Reproduce exactly the lines from the one containing "wool_pile();" down to the one containing "obj.matrix_world = Matrix.Identity(4)", including both of those lines, and nothing else.

*Scripts that build objects*:

** Start **

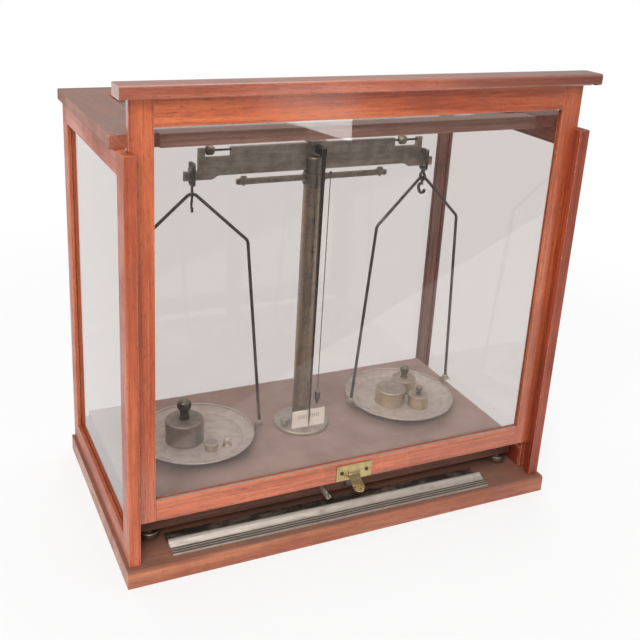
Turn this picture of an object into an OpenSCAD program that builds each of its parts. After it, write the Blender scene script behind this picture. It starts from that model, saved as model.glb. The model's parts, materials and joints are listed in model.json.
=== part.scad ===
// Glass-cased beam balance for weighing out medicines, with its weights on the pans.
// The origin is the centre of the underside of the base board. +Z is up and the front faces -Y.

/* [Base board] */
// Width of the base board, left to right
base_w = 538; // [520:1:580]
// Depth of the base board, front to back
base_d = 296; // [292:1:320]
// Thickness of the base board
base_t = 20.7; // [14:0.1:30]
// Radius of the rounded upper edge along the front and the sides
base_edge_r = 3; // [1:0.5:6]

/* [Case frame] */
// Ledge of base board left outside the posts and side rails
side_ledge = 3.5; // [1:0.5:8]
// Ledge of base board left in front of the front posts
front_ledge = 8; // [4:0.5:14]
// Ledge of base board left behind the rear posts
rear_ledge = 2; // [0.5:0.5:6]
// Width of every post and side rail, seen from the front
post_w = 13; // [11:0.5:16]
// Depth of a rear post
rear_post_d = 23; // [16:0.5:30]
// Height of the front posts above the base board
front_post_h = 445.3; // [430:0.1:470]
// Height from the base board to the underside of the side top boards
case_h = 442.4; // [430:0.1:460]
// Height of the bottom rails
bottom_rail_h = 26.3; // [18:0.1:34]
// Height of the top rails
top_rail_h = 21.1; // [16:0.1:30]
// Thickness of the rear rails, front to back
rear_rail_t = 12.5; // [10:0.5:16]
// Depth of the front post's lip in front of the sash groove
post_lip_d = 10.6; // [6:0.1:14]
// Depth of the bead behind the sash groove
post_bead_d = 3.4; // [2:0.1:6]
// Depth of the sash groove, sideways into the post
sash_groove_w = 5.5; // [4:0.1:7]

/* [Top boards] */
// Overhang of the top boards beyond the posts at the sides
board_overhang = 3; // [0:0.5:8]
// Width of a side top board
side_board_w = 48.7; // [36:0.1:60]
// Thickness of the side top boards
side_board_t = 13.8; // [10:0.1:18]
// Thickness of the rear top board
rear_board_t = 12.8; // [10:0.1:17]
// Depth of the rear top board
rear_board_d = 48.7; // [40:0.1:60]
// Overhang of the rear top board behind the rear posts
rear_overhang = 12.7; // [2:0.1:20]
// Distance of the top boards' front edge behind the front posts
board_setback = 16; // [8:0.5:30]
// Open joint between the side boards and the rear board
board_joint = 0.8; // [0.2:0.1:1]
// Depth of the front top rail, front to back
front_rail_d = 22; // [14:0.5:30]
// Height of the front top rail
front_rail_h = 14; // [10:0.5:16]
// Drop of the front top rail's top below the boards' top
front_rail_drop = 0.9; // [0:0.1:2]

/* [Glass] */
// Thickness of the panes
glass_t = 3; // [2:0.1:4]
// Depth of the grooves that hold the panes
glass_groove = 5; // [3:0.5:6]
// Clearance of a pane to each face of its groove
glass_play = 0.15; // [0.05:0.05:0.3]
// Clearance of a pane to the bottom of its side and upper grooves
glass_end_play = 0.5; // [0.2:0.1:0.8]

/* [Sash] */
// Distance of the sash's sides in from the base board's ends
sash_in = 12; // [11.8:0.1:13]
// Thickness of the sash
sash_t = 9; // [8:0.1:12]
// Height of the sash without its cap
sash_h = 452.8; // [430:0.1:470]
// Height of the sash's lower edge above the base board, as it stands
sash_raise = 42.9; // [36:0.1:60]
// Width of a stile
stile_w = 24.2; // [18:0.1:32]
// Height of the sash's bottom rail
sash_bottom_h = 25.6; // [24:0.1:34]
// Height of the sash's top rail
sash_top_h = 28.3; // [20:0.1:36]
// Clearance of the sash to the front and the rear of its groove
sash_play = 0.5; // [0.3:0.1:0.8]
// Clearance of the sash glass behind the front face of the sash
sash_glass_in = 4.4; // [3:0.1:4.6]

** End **
** Start **

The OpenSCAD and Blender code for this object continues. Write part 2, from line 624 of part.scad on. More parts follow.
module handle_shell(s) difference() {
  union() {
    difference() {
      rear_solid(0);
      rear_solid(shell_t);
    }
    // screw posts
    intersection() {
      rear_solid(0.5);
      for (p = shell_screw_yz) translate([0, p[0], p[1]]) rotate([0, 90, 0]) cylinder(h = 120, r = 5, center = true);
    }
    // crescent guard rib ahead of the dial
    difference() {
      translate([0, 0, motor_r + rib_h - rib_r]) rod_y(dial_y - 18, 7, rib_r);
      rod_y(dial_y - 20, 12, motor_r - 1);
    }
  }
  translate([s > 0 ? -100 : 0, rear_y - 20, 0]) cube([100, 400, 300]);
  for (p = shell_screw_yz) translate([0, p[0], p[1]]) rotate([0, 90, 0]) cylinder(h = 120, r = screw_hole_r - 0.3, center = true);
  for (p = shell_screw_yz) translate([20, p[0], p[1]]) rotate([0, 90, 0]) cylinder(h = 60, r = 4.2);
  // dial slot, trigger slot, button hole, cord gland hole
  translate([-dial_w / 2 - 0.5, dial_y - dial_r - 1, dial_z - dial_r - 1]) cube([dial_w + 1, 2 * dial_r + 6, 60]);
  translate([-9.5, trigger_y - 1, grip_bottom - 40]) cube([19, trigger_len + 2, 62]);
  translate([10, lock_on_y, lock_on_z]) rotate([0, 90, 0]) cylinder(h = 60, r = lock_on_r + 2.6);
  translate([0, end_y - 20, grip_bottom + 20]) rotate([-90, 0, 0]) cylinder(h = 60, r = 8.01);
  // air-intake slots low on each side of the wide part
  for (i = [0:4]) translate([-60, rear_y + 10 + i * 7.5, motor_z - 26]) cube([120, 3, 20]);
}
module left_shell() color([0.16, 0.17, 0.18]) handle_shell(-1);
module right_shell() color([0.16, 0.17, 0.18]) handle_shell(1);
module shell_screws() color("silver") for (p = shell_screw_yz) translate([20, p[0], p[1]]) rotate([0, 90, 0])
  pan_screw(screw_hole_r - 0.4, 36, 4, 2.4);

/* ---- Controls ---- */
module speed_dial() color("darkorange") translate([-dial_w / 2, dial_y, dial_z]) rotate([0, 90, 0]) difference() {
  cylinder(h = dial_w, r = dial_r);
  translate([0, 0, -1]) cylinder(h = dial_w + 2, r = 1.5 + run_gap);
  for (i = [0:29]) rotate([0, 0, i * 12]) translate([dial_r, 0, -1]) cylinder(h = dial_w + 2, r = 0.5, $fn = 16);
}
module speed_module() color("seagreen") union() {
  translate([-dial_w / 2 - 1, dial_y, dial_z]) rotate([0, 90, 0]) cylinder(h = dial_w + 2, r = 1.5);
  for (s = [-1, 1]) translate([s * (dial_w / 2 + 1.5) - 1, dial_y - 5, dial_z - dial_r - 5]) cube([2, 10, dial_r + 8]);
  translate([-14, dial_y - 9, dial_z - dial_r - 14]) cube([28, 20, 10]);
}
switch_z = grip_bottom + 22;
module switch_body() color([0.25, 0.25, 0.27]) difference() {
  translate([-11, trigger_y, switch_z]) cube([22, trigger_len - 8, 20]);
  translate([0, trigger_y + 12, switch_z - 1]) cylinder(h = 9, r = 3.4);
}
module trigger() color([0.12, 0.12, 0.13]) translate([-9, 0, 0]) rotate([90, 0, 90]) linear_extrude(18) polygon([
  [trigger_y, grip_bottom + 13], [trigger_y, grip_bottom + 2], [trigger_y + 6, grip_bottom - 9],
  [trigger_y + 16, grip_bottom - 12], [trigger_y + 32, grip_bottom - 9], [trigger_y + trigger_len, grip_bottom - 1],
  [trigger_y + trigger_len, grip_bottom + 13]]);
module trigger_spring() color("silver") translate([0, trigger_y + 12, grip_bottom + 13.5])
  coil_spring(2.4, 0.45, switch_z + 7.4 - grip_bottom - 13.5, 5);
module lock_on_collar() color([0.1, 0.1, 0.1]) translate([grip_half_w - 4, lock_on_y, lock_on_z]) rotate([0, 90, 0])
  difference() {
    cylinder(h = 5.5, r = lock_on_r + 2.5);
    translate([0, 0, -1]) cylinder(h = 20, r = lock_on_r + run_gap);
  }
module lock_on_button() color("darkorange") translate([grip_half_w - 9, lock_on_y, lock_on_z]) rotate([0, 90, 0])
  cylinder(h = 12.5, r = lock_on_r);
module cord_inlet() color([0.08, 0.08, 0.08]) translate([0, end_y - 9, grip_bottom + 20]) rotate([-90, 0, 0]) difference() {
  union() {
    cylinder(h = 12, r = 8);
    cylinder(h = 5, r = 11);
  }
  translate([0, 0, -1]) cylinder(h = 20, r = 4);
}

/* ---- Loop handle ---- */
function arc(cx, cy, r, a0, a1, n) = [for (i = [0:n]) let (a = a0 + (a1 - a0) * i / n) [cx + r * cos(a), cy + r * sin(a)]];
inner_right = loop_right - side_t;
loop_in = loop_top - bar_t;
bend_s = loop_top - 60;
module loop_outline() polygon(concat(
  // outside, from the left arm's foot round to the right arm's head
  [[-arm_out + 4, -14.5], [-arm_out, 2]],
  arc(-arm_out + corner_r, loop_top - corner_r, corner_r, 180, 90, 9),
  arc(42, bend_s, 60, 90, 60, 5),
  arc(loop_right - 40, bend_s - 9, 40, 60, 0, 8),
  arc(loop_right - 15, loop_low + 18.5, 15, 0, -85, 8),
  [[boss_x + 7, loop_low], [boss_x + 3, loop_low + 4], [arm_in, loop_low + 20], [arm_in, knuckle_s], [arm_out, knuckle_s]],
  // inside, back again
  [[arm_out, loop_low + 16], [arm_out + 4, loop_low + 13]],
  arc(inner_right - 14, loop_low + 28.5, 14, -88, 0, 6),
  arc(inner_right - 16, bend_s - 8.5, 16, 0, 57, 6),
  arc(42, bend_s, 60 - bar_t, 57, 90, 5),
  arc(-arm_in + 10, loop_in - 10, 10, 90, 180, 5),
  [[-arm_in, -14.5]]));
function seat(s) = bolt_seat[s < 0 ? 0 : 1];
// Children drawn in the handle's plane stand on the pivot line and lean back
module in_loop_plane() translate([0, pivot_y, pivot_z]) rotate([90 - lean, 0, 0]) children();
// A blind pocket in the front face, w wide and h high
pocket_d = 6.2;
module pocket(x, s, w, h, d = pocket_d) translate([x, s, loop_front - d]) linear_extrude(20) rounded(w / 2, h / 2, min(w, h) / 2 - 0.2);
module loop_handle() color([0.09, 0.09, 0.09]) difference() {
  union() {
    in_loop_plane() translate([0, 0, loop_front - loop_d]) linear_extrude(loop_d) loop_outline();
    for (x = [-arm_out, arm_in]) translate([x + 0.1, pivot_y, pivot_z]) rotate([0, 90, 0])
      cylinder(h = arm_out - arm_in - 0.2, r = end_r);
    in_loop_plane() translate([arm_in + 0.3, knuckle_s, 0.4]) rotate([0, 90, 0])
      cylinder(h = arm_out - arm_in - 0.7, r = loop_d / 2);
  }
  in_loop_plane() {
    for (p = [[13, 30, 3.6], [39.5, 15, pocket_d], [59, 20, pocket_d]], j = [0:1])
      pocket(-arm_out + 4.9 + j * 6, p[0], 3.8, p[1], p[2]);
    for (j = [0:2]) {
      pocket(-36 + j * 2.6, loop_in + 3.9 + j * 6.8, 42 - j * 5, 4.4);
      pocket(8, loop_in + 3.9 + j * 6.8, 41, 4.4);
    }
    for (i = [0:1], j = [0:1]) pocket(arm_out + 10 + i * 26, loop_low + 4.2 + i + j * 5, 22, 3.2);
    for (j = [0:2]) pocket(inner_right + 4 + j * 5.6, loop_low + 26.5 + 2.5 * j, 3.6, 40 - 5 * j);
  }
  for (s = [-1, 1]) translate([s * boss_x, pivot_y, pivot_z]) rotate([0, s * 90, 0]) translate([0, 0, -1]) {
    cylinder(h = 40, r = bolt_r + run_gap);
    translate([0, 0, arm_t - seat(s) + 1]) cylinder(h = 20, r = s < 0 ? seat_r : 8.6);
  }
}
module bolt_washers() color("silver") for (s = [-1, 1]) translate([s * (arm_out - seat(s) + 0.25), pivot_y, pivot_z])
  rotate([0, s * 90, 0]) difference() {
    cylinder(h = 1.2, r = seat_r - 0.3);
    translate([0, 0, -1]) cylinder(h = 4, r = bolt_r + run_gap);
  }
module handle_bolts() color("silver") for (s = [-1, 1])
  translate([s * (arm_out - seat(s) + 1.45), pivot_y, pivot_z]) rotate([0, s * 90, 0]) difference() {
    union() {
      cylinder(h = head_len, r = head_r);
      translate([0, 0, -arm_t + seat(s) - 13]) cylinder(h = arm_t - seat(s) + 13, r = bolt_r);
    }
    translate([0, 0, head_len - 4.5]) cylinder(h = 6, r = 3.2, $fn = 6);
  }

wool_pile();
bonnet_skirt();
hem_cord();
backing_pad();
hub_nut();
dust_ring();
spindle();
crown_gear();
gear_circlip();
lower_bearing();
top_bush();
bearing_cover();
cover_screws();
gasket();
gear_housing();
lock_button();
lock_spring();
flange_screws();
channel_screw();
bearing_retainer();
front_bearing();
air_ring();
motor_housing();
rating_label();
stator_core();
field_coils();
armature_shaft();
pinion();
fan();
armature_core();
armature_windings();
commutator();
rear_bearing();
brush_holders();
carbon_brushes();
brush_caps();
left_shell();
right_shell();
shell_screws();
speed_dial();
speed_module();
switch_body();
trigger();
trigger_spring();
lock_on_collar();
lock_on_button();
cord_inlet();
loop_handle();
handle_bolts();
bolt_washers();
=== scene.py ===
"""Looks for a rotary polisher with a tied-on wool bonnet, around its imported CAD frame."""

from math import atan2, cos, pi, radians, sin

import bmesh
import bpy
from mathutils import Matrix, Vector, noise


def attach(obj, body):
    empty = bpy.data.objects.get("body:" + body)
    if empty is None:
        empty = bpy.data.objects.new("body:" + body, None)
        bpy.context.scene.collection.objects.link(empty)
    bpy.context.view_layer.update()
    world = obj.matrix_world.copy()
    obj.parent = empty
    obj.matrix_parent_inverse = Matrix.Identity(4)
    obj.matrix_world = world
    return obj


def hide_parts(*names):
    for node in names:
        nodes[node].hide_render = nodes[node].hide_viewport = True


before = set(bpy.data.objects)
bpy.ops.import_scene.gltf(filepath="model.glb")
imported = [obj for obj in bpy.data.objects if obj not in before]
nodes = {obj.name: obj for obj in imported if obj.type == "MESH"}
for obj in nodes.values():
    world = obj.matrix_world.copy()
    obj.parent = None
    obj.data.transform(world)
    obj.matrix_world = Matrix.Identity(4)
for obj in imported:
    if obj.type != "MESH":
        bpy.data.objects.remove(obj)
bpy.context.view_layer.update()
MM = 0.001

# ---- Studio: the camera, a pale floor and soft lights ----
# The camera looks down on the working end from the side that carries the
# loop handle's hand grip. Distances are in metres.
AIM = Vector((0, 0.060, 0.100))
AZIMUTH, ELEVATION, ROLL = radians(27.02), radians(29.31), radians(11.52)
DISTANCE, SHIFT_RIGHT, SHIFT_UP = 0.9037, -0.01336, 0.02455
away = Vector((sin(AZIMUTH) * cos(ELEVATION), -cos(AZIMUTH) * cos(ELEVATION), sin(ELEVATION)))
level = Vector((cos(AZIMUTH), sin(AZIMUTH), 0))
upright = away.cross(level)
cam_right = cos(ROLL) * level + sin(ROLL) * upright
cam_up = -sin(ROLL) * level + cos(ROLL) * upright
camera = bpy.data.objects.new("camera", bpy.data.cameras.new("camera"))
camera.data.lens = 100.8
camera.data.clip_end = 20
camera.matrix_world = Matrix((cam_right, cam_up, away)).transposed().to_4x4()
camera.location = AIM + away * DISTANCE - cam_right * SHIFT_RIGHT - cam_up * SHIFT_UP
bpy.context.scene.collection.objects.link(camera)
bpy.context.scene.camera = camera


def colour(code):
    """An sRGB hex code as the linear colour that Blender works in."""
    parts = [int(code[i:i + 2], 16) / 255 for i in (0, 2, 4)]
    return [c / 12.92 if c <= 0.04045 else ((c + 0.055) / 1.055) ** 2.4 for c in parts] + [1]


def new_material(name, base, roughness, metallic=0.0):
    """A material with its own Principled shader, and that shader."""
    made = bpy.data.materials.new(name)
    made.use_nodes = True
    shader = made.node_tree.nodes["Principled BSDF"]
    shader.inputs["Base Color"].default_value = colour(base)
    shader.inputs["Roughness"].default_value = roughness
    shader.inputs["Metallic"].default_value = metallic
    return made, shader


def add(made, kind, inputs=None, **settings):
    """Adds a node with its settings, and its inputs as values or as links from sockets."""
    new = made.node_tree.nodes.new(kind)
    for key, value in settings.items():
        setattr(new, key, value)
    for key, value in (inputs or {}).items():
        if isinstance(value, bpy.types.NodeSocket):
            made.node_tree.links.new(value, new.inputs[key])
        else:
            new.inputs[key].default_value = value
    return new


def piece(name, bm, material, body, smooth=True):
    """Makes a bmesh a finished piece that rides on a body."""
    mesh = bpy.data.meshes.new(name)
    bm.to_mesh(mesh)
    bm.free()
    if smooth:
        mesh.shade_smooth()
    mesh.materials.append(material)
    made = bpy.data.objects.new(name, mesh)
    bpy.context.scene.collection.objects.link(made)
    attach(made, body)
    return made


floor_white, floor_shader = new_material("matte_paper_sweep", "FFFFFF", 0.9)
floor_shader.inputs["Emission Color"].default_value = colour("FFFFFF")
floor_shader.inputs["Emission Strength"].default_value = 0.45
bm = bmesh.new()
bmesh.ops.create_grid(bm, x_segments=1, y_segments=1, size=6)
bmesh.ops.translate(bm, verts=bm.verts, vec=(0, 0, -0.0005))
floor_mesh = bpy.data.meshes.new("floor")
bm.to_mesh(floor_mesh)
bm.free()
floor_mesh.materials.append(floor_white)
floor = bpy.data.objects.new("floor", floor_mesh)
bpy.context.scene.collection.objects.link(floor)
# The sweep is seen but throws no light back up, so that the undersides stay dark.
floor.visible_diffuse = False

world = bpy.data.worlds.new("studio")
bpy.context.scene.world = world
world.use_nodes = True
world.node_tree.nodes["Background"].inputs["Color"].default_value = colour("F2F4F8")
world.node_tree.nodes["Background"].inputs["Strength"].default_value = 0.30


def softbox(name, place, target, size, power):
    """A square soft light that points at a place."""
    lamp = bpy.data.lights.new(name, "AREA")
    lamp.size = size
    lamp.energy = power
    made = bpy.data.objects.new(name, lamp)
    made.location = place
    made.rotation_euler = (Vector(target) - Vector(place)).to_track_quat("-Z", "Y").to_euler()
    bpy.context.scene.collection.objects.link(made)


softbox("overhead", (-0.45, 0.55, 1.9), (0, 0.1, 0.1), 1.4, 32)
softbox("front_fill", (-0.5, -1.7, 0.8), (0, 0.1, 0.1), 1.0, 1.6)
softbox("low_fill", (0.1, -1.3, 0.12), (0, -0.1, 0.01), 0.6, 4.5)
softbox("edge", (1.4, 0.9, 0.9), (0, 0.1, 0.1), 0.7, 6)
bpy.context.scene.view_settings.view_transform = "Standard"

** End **

*Output below*:
wool_pile();
bonnet_skirt();
hem_cord();
backing_pad();
hub_nut();
dust_ring();
spindle();
crown_gear();
gear_circlip();
lower_bearing();
top_bush();
bearing_cover();
cover_screws();
gasket();
gear_housing();
lock_button();
lock_spring();
flange_screws();
channel_screw();
bearing_retainer();
front_bearing();
air_ring();
motor_housing();
rating_label();
stator_core();
field_coils();
armature_shaft();
pinion();
fan();
armature_core();
armature_windings();
commutator();
rear_bearing();
brush_holders();
carbon_brushes();
brush_caps();
left_shell();
right_shell();
shell_screws();
speed_dial();
speed_module();
switch_body();
trigger();
trigger_spring();
lock_on_collar();
lock_on_button();
cord_inlet();
loop_handle();
handle_bolts();
bolt_washers();
=== scene.py ===
"""Looks for a rotary polisher with a tied-on wool bonnet, around its imported CAD frame."""

from math import atan2, cos, pi, radians, sin

import bmesh
import bpy
from mathutils import Matrix, Vector, noise


def attach(obj, body):
    empty = bpy.data.objects.get("body:" + body)
    if empty is None:
        empty = bpy.data.objects.new("body:" + body, None)
        bpy.context.scene.collection.objects.link(empty)
    bpy.context.view_layer.update()
    world = obj.matrix_world.copy()
    obj.parent = empty
    obj.matrix_parent_inverse = Matrix.Identity(4)
    obj.matrix_world = world
    return obj


def hide_parts(*names):
    for node in names:
        nodes[node].hide_render = nodes[node].hide_viewport = True


before = set(bpy.data.objects)
bpy.ops.import_scene.gltf(filepath="model.glb")
imported = [obj for obj in bpy.data.objects if obj not in before]
nodes = {obj.name: obj for obj in imported if obj.type == "MESH"}
for obj in nodes.values():
    world = obj.matrix_world.copy()
    obj.parent = None
    obj.data.transform(world)
    obj.matrix_world = Matrix.Identity(4)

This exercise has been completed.